Can You Survive a Radioactive Zombie Apocalypse?
Our Three-part Series Will Tell You What You Need to Know to Help You Stay Alive.
Originally published on TS Alan’s blog in May 2014. This re-post has been updated.
Most zombie genre authors don’t write about it and films don’t touch on it, but in a zombie apocalypse you’ll be dealing not only with the rampaging undead but most likely ones that are radioactive. When an outbreak happens, workers that maintain power stations, specifically nuclear power plants, will no longer be there to keep critical systems operational. Furthermore, the diesel engines used for backup generators only have enough fuel supply for three days.
There are 104 operational nuclear reactors in the United States alone with a second reactor due to come online in 2016 at the Watts Bar, Tennessee facility, and 28 applications since 2008 received by the U.S. Nuclear Regulatory Commission for proposed new nuclear reactors. There are now over 440 commercial nuclear power reactors operating in 31 countries. 56 of those countries operate a total of about 250 research reactors and a further 180 nuclear reactors power some 140 ships and submarines.
Nuclear power plants have fail-safe measures in place to prevent nuclear meltdown in case of a power failure. These include emergency diesel-powered generators, which are used to keep cooling pumps running. However, they will fail once their fuel supply depletes. Since spent fuel rods keep generating heat even after they are extracted, they are kept in deep pools of chilled, flowing water until they are cool and safe enough to be extracted and disposed of properly. Once the pumps stop, however, the cooling tanks will heat up causing the water to boil off; and when the water boils off, the fuel rods will become exposed and explode.
The destruction of these plants will cause massive radioactive noble gases and radioactive fallout far worse than Chernobyl. The chance of you being exposed to radioactivity is likely, even more so for those who live near nuclear power plants. And those zombies? The mostly brain dead undead will be wandering around all the fallout absorbing mass amounts of radioactivity, creating a radioactive zombie apocalypse.

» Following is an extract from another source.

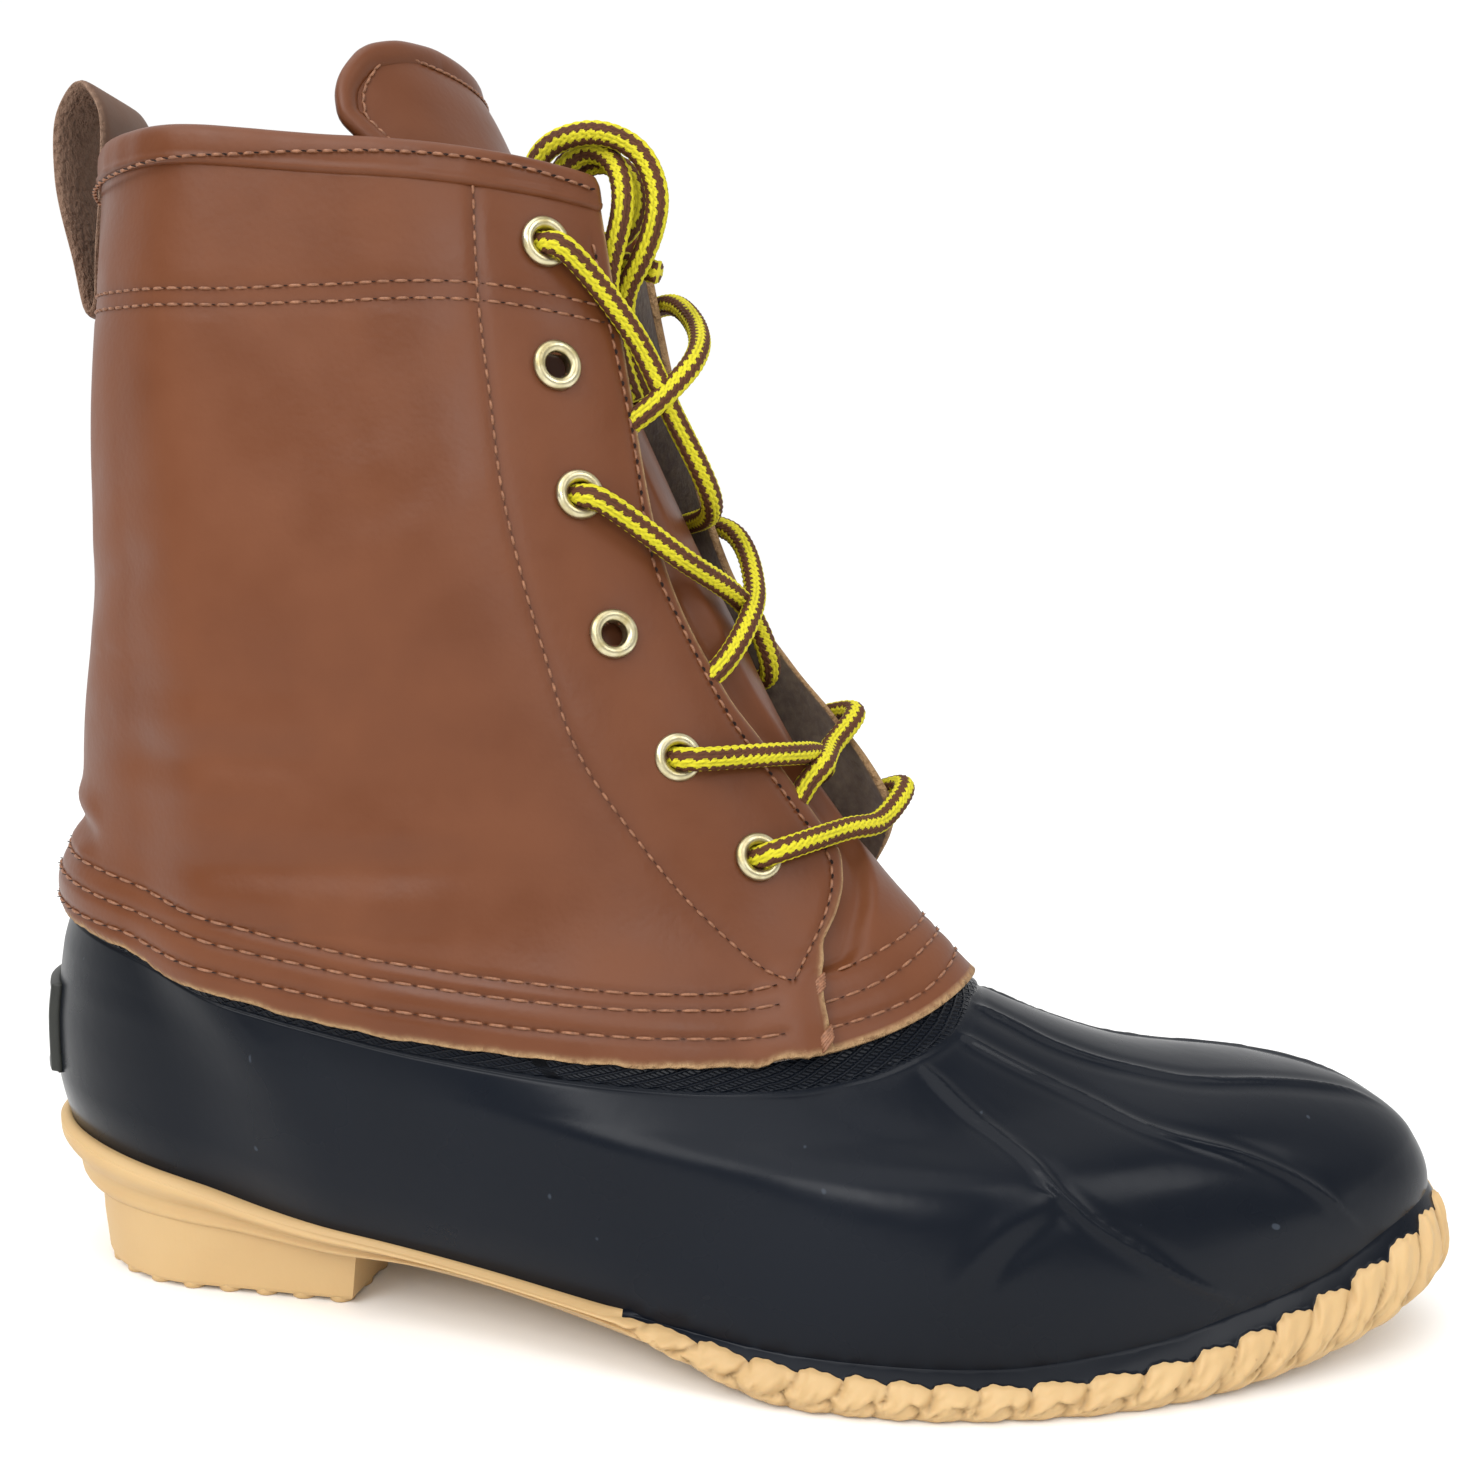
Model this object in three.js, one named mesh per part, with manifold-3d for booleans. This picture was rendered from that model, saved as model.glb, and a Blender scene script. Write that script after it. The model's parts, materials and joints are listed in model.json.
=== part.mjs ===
// Duck boot for the right foot: a moulded rubber shoe under a laced leather shaft.
// Millimetres, +Z up, +X to the toe, +Y to the inner side.
// The origin is on the floor, under the heel's centre.
import * as THREE from 'three';
import { mergeVertices } from 'three/addons/utils/BufferGeometryUtils.js';
import Module from 'manifold-3d';

const wasm = await Module();
wasm.setup();

// Driving dimensions
const SOLE_LENGTH = 300;
const SOLE_HALF_WIDTH = 53.5;
const RUBBER_HEIGHT = 78;
const SHAFT_RISE = 160;
const RUBBER_WALL = 2.4;
const RUBBER_LAP_LEVEL = 1.19;
const BAND_LEVEL = 0.955;
const BAND_TOP_LEVEL = 0.99;
const BAND_STEP = 0.7;
const LEATHER_FOOT_LEVEL = 1.01;
const LEATHER_WALL = 2.2;
const FLAP_LIFT = 13;
const GAP = 0.3;
const INSOLE_THICKNESS = 3;
const LUMP_PITCH = 9;
const LUMP_HEIGHT = 1.1;
const LUMP_FADE = 0.06;
const BRAID_START = 0.47;
const HEEL_BACK = 10;
const HEEL_LENGTH = 68.7;
const HEEL_HALF_WIDTH = 31.5;
const HEEL_FLARE = 1.5;
const HEEL_UNDERCUT = 4;
const HEEL_SINK = 1.6;
const TREAD_DEPTH = 1.3;
const HEEL_NUB_RADIUS = 3.6;
const HEEL_NUB_PITCH = 15;
const LUG_WIDTH = 6;
const LUG_PITCH = 12;
const LUG_WAVE = 1.8;
const LUG_INSET = 4;
const RIDGE_WIDTH = 3.2;
const RIDGE_HEIGHT = 1;
const RIDGE_ROOT = 2;
const BADGE_WIDTH = 24;
const BADGE_HEIGHT = 19;
const BADGE_THICKNESS = 1.2;
const BADGE_SEAT = 0.8;
const BINDING_HEIGHT = 6;
const BINDING_THICKNESS = 4.4;
const TONGUE_WALL = 2;
const TONGUE_RISE = 29;
const TONGUE_TUCK = 0.6;
const EYELET_BORE = 5;
const EYELET_BARREL_WALL = 0.5;
const EYELET_FLANGE = 9.8;
const EYELET_CROWN = 1;
const EYELET_SEAT = 0.6;
const STRAP_WIDTH = 22.5;
const STRAP_THICKNESS = 1.8;
const LOOP_RISE = 19;
const LOOP_REACH = 15.5;
const LOOP_ROOT_LEVEL = 2.73;
const BACKSTAY_HALF_TURN = 0.035;
const BACKSTAY_THICKNESS = 1.2;
const LACE_DIAMETER = 4.4;
const LACE_SIDES = 8;
const LACE_CLEARANCE = 0.6;
const LACE_EDGE_TURN = 0.045;
const LACE_STEPS = 7;
const HANK_TURNS_DEEP = 3;
const STRAND_STEPS = 5;

const HEEL_CENTRE = HEEL_BACK + HEEL_LENGTH / 2;
const LEATHER_OUTSIDE = GAP + LEATHER_WALL;
// Height gained for each level, near the collar and at the back of the rubber
const COLLAR_LEVEL_RISE = SHAFT_RISE * 0.68;
const BACK_LEVEL_RISE = RUBBER_HEIGHT * 0.68;
// Length round the heel's back for each turn
const HEEL_TURN_LENGTH = SOLE_HALF_WIDTH * 2.02;
const LOOP_TOP = RUBBER_HEIGHT + SHAFT_RISE + LOOP_RISE;
const BINDING_PROUD = (BINDING_THICKNESS - LEATHER_WALL) / 2;
const LACE_RADIUS = LACE_DIAMETER / 2;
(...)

Short-lived radioactive isotopes such as I-131s are initially the most dangerous. But due to their short half-lives (of 5 and 8 days), they will quickly decay. Since radionuclides with short half-lives break down long before they can affect groundwater supplies, this means that groundwater will not be badly affected. However, it will be the longer-lived radioisotopes such as cesium and strontium (with a half-life of nearly 30 years) that will remain the most dangerous. So, even though Potassium Iodine (the most common and effective treatment for radiation poisoning), if you can find it and take it in time, can effectively block the thyroid gland’s absorption of radioactive iodine and thus help prevent thyroid cancers and other diseases that are caused by exposure to airborne radioactivity, it is not a magic pill. There is no medicine that will effectively prevent nuclear radiation from damaging the human body.

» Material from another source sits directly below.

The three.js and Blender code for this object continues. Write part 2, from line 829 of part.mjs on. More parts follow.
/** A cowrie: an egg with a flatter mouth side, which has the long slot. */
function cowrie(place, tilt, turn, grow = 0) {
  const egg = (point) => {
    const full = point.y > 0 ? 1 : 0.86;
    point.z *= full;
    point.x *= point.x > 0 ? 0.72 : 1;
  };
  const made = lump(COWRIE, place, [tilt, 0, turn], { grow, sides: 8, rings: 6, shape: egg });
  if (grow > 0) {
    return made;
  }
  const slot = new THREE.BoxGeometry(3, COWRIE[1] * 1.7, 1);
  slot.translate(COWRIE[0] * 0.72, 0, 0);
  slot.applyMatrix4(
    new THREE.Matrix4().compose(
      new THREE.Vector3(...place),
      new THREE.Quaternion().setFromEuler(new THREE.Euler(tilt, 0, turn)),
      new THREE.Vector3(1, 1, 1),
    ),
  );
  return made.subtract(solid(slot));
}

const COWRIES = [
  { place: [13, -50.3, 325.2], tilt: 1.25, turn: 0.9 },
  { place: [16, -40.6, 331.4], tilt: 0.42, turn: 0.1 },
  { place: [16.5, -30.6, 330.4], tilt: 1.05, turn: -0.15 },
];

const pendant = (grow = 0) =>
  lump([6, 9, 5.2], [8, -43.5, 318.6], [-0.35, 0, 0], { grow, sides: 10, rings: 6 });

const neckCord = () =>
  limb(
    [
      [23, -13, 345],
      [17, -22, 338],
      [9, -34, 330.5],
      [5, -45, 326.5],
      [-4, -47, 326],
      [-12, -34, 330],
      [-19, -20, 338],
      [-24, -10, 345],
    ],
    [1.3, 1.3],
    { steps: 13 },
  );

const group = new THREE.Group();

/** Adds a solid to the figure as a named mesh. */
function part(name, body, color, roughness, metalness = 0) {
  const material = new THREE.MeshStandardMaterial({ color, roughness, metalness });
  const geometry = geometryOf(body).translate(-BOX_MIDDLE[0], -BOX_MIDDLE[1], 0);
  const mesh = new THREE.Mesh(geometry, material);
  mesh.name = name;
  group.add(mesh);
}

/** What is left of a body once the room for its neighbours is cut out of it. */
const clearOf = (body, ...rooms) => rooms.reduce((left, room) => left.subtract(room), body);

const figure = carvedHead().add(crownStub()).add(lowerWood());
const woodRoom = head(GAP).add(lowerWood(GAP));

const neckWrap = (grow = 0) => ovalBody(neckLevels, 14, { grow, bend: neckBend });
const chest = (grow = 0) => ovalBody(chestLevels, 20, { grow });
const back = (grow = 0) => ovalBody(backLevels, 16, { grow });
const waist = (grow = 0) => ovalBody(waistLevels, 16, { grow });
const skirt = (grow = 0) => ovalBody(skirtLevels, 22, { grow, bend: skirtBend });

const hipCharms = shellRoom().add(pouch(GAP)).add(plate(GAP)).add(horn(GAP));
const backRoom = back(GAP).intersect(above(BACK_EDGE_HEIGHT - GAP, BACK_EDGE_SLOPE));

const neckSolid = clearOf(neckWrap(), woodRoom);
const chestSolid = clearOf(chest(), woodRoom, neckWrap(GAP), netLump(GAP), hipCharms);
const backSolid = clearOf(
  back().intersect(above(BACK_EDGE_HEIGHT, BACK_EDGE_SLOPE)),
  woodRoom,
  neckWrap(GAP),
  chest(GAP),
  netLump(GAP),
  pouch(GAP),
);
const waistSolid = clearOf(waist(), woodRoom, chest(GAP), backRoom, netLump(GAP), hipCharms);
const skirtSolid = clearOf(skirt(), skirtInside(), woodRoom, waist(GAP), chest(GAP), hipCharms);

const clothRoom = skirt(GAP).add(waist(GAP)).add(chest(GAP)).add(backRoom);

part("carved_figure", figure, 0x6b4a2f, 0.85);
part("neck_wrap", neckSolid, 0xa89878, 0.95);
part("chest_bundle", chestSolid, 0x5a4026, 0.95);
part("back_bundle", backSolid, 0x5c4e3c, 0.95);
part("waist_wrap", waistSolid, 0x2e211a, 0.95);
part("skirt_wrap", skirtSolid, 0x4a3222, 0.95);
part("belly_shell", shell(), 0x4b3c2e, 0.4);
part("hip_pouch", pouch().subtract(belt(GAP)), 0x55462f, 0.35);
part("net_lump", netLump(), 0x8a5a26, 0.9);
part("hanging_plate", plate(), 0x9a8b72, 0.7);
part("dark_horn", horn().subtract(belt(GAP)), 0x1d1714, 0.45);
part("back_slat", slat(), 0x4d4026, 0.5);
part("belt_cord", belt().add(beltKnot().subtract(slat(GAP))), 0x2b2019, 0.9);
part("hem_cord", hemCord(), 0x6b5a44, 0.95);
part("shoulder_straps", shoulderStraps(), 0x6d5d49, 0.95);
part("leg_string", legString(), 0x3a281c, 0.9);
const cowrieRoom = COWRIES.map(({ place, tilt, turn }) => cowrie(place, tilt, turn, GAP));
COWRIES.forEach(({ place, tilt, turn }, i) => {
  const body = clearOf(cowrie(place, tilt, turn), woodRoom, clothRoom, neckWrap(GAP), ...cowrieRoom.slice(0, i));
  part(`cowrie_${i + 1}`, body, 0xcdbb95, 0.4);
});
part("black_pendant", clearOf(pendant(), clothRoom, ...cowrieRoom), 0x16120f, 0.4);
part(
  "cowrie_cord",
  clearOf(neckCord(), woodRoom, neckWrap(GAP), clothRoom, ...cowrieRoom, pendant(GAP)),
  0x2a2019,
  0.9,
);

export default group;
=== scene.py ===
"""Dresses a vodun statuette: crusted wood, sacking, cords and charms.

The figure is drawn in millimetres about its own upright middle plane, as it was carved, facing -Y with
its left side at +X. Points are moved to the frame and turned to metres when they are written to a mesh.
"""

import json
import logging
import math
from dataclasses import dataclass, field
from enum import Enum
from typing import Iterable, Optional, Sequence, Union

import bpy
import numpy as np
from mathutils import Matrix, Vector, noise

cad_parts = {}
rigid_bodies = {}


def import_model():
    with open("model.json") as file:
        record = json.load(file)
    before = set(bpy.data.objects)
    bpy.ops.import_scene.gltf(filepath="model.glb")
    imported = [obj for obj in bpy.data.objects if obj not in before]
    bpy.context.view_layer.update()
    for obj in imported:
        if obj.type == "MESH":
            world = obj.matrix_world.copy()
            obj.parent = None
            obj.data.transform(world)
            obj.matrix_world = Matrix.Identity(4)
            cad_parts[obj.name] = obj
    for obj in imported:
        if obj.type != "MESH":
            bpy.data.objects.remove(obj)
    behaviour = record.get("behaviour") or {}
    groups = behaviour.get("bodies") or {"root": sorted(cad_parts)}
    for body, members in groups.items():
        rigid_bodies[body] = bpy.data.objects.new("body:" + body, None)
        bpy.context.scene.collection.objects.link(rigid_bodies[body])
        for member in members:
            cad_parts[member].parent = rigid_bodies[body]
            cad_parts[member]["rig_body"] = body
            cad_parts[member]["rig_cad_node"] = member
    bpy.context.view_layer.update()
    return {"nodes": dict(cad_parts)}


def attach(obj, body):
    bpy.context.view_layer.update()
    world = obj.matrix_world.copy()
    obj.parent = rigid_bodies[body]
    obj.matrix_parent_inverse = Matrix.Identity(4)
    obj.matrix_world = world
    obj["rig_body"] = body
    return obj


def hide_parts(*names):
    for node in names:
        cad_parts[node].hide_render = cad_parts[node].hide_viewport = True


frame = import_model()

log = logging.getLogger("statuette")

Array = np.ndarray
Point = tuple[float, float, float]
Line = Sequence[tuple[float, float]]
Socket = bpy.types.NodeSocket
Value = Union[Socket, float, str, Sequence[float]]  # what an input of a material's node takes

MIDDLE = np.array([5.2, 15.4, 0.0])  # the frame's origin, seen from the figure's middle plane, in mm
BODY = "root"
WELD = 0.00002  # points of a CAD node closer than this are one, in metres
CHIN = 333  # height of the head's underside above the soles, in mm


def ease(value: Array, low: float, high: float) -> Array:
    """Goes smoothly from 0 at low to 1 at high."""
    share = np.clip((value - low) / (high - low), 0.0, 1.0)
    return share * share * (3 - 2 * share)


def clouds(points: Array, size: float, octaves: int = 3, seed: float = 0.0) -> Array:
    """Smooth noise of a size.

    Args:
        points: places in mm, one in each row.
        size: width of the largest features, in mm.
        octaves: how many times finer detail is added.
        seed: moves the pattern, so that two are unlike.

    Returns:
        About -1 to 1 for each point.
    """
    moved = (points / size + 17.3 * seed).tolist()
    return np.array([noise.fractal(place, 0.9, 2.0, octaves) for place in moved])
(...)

So how can you avoid contamination? How can you tell if you are wandering through a radioactive hotspot, or that food or water supply you have just scavenged is irradiated, or that horde of zombies pursuing you is radioactive? You’ll need a Personal Radiation Detector (PRD) to warn you, so choosing the right one is a matter of survival.
There are several inherent problems with many “portable” PRDs currently available to the civilian populous, starting with some meter units that are designed for ‘peace time’ low-level radiation use and will not detect the higher, more dangerous, levels associated with nuclear emergencies. Although these PRDs are adequate for measuring natural background radiation levels (and above) to a point, most will ‘max out’ before the radiation levels approach anything near life-threatening (100 rads per/hr). Trying to determine the maximum dosage rate a unit can measure can be difficult. Most manufacturers’ specifications can be confusing, unless you’re a nuclear scientist.

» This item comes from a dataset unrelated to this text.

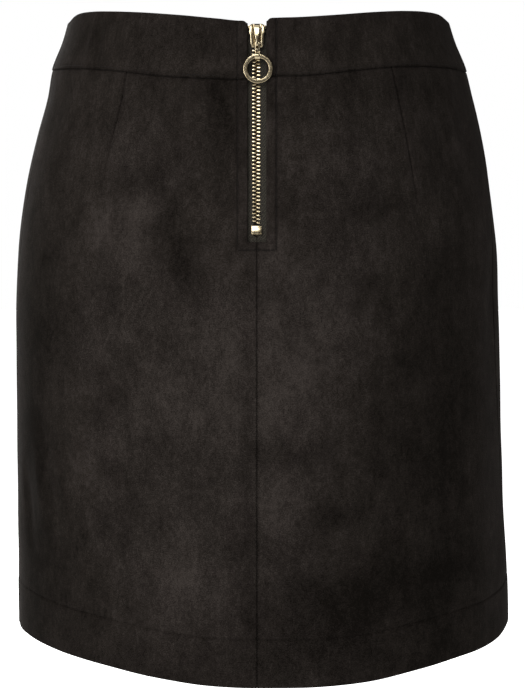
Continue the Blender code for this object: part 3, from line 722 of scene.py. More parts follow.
# The patches bring the nap's large clouds and the painted light and shade.
lightness = math(tree, "MULTIPLY_ADD", patches, 0.30, 0.5)
for part, share in ((clouds, 0.56), (streaks, 0.56), (wisps, 0.66), (speckle, 1.2)):
    centred = math(tree, "SUBTRACT", part, 0.5)
    lightness = math(tree, "MULTIPLY_ADD", centred, share, lightness)
colour = ramp(tree, lightness, (
    (0.05, (0.0036, 0.0027, 0.0021)), (0.50, (0.0150, 0.0121, 0.0104)), (0.98, (0.0400, 0.0329, 0.0290)),
))
nap_height = math(tree, "MULTIPLY_ADD", wisps, 0.5, speckle)
surface(tree, shader, colour, bump(tree, nap_height, 0.6, 0.3), {
    "Roughness": 1.0, "Specular IOR Level": 0.04, "Sheen Weight": 0.02, "Sheen Roughness": 0.5,
    "Sheen Tint": (0.62, 0.55, 0.48, 1.0),
})
print("suede has", len(tree.nodes), "nodes")

# %% Knitted backing of the suede, as seen inside the skirt
backing, tree, shader = new_material("knit_backing")
cloth_uv = cloth_map(tree)
knit_across = wave(tree, cloth_uv, 240.0, 0.6, "X")
knit_down = wave(tree, cloth_uv, 300.0, 0.9, "Y")
knit = math(tree, "MULTIPLY", knit_across, knit_down)
fuzz = noise(tree, cloth_uv, 1.2, 3.0)
shade_of_knit = math(tree, "MULTIPLY_ADD", fuzz, 0.6, math(tree, "MULTIPLY", knit, 0.5))
colour = ramp(tree, shade_of_knit, ((0.1, (0.010, 0.0088, 0.0078)), (0.8, (0.034, 0.030, 0.027))))
surface(tree, shader, colour, bump(tree, knit, 0.5, 0.2), {"Roughness": 0.9, "Specular IOR Level": 0.15})
print("backing has", len(tree.nodes), "nodes")

# %% [markdown]
# The zip tape is a tight twill: fine ribs that run aslant, dark, coloured lighter on their crests as painted
# shade between them, with pale flecks that are painted glints. The thread is twisted, and its slanting bands
# are coloured darker in the twist's grooves, which is painted shade. The metal is pale gold, bright on its
# bevelled edges and a little darker and duller in patches where the plating has dulled.

# %% Zip tape, thread and gold-coloured metal
tape_finish, tree, shader = new_material("twill_tape")
cloth_uv = cloth_map(tree)
slant = {"Vector": cloth_uv, "Rotation": (0.0, 0.0, radians(28))}
slanted = add_node(tree, "ShaderNodeMapping", slant).outputs[0]
twill = wave(tree, slanted, 420.0, 1.4, "Y")
glint_flecks = noise(tree, cloth_uv, 0.7, 2.0, shift=(2.0, 9.0, 0.0), rough=0.7)
# The ribs' crests are coloured lighter, painted shade between them, and the flecks are painted glints of the
# weave.
woven = math(tree, "MULTIPLY_ADD", twill, 0.55, math(tree, "MULTIPLY", glint_flecks, 0.75))
colour = ramp(tree, woven, (
    (0.34, (0.0007, 0.0006, 0.0005)), (0.66, (0.0022, 0.0019, 0.0016)), (0.90, (0.085, 0.076, 0.060)),
))
surface(tree, shader, colour, bump(tree, woven, 0.7, 0.2), {"Roughness": 0.7, "Specular IOR Level": 0.08})

thread, tree, shader = new_material("twisted_thread")
twist_and_shade = wave(tree, own_place(tree), 900.0, 0.5, "DIAGONAL")
# The twist's bands are coloured darker in its grooves: painted shade.
colour = ramp(tree, twist_and_shade, ((0.0, (0.0035, 0.003, 0.0026)), (1.0, (0.0135, 0.0115, 0.010))))
surface(tree, shader, colour, bump(tree, twist_and_shade, 0.6, 0.06), {"Roughness": 0.7, "Specular IOR Level": 0.12})

gold, tree, shader = new_material("pale_gold")
metal_place = own_place(tree)
dull = noise(tree, metal_place, 1.6, 3.0, rough=0.6)
grain = noise(tree, metal_place, 0.25, 2.0)
colour = ramp(tree, dull, ((0.30, (0.33, 0.265, 0.155)), (0.70, (0.60, 0.505, 0.345))))
rubbed = math(tree, "MULTIPLY_ADD", grain, 0.14, math(tree, "MULTIPLY_ADD", dull, 0.12, 0.10))
tree.links.new(rubbed, shader.inputs["Roughness"])
surface(tree, shader, colour, bump(tree, grain, 0.08, 0.05), {"Metallic": 1.0})
print("finishes:", [finish.name for finish in (suede, backing, tape_finish, thread, gold)])

# %% Putting a piece on the model
def settle(piece, body, finishes, node=None):
    """The piece gets its finishes, rides on its body, and stands for a node of the solid model."""
    piece.data.materials.clear()
    for finish in finishes:
        piece.data.materials.append(finish)
    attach(piece, body)
    if node:
        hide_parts(node)

# %% [markdown]
# ## The panels
#
# Two back panels and one front panel. Each gets its lift from the folds first, then from what is sewn at
# its edges. The wrong side lies one thickness further in, and at the hem the turned-up layer makes it
# nearly double.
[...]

What you need is a PRD that can detect low-level radiation and can warn you away from exposure to those higher levels of potentially lethal radiation. Look for units that can measure from 1 μR to 600+ R, gamma and 1 to 100 cps, neutron. Keep in mind if the PRD’s highest measurable dose rate is one roentgen per hour, then it is far too low to be of much use in a nuclear disaster.
Other issues amongst most units are a very limited battery life, relying on “AA” or 9-V alkaline batteries, some only able to operate up to 600 hours. There is also a size issue. Many are the size of paperback novel and either need to be carried in your bugout bag or clipped to your belt.
The most important things to consider when purchasing a PRD are: its sensitivity range from background radiation levels to extremely high fields, weight, ruggedness, battery life, a small size and the ability to detect both gamma and neutron radioactivity.
There are a handful of PRDs that fulfill the aforementioned considerations, and the cost can vary from a few hundred dollars to well over $1,000. Whatever you decide, just remember: Think smart, shop wisely, stay vigilant and be safe.